Elle est en tout cas très préoccupante. Depuis des mois, on constate un ralentissement de l’activité. Il y a des pressions américaines qui entravent aussi cette reprise. Le taux de chômage des jeunes ne cesse d’augmenter, à tel point que le gouvernement chinois a décidé de ne pas communiquer les dernières statistiques. Cela en dit long sur la préoccupation du gouvernement par rapport à cette situation critique. D’un point de vue conjoncturel, on espérait une reprise de l’activité après la pandémie mais celle-ci n’a pas été au rendez-vous. Beaucoup de voyants sont au rouge, notamment celui qui a trait à l’immobilier avec une bulle spéculative, et des entreprises non solvables, tenues à bout de bras par l’État. Le gouvernement pourrait trouver un exutoire dans une guerre contre Taïwan.
Le pays avait pourtant connu un sursaut économique après sa réouverture sur le monde. Pourquoi a-t-elle replongé ?
En Chine, le climat des affaires n’est pas bon. Le 1er juillet, une loi a été promulguée et peut à tout moment accuser un étranger d’espionnage. Parce qu’il est étranger, il peut y avoir un soupçon de collusion avec un pouvoir étranger. Jusqu’alors, c’était dans l’air ; désormais, c’est juridiquement applicable. Un climat de défiance et d’insécurité s’est progressivement installé dans tout le pays, et tout le monde le sait. Et pourtant, cette situation délétère remonte à plusieurs mois, voire plusieurs années. N’importe quel expatrié vous dira : «Je ne veux pas aller en Chine car la pollution y est infernale et je crains pour la vie de mes enfants parce qu’il y a ce climat de peur et de délation généralisé». À ceci s’ajoutent, les prises de décisions ambiguës de Pékin et en même temps pro-russes par rapport à la guerre en Ukraine. L’Occident semble donc prendre ses distances.
Joe Biden a également voulu entraîner l’ensemble du camp occidental dans une logique de découplage économique ; ce à quoi Emmanuel Macron, lors de sa dernière visite en Chine, a répondu que cela n’était pas possible. Sur cette question, il y a plusieurs sons de cloche en Occident. Les Américains sont par exemple favorables à un découplage total. Pas les Français. Quoi qu’il en soit, la conjoncture devient donc extrêmement difficile à présent pour la Chine. L’autre problème, c’est qu’avec une guerre de plus en plus probable entre la Chine et Taïwan, les entreprises réfléchissent à deux fois avant d’investir dans la région.

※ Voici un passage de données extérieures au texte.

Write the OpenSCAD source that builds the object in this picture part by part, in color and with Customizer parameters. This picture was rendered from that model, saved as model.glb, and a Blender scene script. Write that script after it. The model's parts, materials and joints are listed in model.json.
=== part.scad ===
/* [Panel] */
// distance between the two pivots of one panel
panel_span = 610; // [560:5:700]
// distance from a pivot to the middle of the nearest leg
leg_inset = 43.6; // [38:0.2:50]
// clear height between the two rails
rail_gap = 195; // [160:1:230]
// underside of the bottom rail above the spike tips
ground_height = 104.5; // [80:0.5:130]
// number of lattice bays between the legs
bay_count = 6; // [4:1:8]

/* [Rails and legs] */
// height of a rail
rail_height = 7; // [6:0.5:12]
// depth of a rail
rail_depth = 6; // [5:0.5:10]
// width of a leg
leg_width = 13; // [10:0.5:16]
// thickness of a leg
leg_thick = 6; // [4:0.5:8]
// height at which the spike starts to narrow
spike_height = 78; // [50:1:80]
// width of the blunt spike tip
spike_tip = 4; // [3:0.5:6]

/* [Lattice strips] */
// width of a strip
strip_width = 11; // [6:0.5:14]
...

La Chine est-elle peu à peu en train de rentrer dans le scénario japonais, avec une longue phase de stagnation économique sur fond de vieillissement accéléré de sa population ?

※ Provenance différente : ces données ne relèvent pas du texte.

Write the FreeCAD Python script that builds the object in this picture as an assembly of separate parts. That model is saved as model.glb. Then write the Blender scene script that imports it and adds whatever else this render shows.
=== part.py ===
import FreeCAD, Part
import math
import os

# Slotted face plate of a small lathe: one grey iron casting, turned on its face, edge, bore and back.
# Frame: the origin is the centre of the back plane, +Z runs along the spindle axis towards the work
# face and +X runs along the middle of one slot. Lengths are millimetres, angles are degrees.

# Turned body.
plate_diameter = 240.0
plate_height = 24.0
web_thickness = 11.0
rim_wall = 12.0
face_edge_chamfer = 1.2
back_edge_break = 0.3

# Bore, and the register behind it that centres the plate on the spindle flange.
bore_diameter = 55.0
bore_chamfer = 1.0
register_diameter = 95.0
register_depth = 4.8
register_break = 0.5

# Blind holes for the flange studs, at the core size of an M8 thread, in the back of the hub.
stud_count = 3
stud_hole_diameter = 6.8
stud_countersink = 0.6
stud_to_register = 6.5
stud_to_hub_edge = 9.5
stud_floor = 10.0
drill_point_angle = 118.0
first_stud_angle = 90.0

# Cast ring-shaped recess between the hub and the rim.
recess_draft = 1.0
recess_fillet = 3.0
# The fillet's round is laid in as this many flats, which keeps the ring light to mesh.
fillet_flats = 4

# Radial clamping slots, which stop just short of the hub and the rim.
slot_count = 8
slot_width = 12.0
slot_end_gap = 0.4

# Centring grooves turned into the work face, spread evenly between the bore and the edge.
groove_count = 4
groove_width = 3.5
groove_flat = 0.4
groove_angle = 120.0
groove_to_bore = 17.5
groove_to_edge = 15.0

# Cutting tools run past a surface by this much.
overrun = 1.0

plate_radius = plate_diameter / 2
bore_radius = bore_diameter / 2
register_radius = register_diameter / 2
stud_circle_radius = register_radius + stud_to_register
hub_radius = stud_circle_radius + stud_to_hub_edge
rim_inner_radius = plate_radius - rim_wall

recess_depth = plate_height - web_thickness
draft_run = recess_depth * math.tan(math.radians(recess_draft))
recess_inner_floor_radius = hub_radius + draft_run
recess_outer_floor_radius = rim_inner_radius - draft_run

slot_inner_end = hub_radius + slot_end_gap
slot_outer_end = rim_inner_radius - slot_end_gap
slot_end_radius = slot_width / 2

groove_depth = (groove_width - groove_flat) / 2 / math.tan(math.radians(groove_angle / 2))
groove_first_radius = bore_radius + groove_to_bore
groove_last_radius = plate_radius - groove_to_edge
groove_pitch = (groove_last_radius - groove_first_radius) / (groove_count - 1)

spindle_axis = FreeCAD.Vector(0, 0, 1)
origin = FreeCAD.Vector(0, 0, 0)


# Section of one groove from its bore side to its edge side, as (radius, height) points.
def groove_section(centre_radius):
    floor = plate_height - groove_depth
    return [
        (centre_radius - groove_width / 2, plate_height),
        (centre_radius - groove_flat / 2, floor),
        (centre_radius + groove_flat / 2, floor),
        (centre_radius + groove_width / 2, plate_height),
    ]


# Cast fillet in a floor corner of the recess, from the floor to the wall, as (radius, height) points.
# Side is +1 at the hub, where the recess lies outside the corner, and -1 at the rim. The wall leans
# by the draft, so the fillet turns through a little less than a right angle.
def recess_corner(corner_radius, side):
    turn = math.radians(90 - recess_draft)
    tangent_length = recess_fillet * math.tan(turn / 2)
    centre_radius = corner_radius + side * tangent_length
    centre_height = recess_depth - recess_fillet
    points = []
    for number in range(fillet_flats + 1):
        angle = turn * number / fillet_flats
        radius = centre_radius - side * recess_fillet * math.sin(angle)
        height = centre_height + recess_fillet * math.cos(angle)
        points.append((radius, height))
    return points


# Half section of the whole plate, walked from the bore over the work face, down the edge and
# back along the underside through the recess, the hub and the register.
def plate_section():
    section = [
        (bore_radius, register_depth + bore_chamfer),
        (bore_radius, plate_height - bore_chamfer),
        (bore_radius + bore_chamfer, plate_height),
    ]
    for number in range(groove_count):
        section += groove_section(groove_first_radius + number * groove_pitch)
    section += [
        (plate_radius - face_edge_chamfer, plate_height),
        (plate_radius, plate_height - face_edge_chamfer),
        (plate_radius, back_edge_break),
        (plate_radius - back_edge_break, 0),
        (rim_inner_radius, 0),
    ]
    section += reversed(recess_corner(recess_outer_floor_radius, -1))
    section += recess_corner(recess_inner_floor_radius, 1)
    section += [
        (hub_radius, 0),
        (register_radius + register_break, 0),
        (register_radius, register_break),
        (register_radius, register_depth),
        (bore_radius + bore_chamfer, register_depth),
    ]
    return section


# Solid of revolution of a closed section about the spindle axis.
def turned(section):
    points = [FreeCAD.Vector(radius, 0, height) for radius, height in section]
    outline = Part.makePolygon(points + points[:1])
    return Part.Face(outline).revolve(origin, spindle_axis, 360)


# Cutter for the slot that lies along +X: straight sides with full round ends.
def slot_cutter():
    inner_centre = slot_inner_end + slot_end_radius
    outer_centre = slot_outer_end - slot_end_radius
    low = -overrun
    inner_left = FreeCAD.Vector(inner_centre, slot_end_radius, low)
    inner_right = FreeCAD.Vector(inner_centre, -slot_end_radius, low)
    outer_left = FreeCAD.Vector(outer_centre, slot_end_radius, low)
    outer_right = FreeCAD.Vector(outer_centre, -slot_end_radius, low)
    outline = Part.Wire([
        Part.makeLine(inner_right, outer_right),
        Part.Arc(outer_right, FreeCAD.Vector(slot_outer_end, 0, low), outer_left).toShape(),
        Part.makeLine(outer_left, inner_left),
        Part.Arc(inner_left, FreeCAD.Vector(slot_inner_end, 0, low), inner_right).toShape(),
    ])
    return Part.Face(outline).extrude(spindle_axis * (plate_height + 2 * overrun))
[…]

Oui. Aujourd’hui, les investisseurs cherchent à investir loin de Taïwan, car c’est une potentielle zone de conflit. Ils vont soit en Inde, soit en Corée du Sud, les deux grands bénéficiaires asiatiques de cette conjoncture et de cette crainte généralisée. Le parallèle entre la situation qui prévalait dans les années 1930 au Japon et celle qui prévaut aujourd’hui me semble pertinent car prise à la gorge, la Chine pourrait être tentée de se lancer dans une aventure militaire.
Cette crise économique aura-t-elle des conséquences sur les velléités expansionnistes de la Chine ?
Paradoxalement elle peut les accélérer. On a un exemple emblématique, c’est celui de la Russie: une puissance pauvre qui n’a pas hésité à déclarer la guerre à son voisin malgré des conséquences économiques catastrophiques pour la population. Comme Vladimir Poutine, Xi Jinping a été façonné par un modèle communiste revanchard. Le pire est donc à envisager. La note du Trésor français sur les investissements français à Taïwan ne trompe pas. Elle dit que 26% des multinationales françaises établies sur l’île cherchent à délocaliser leur production. Cela montre que le patronat français craint une guerre.
Peut-on imaginer dans les prochaines années un mouvement d’émigration des jeunes chinois qui seraient confrontés du chômage, des salaires pas aussi importants que promis, cette période de stagnation de l’économie chinoise, pourrait-elle provoquer un exil massif chinois ?
Un exil massif, non, car encore faudrait-il en avoir les moyens. En revanche, on constate depuis un an que les plus grandes fortunes chinoises sont en train de quitter la Chine direction Singapour, y compris les habitants d’Hongkong qui ont bien compris qu’un régime autoritaire était incompatible avec les affaires. De plus en plus de riches quittent la Chine pour Singapour, les États-Unis, le Canada… Beaucoup sont déjà partis, notamment des jeunes, éduqués, qui étudient dans des grandes universités américaines. Il est peu probable qu’ils rentrent dans leur pays à l’issue de leurs études.
En Chine, il ne reste que ceux qui ne peuvent pas partir ou adhèrent à l’idéologie du régime. Si tous les jeunes n’adhèrent pas à l’hyper-nationalisme du Parti communiste chinois, une immense majorité d’entre eux veut en découdre avec l’Occident. A priori, ces jeunes n’iront pas en Occident.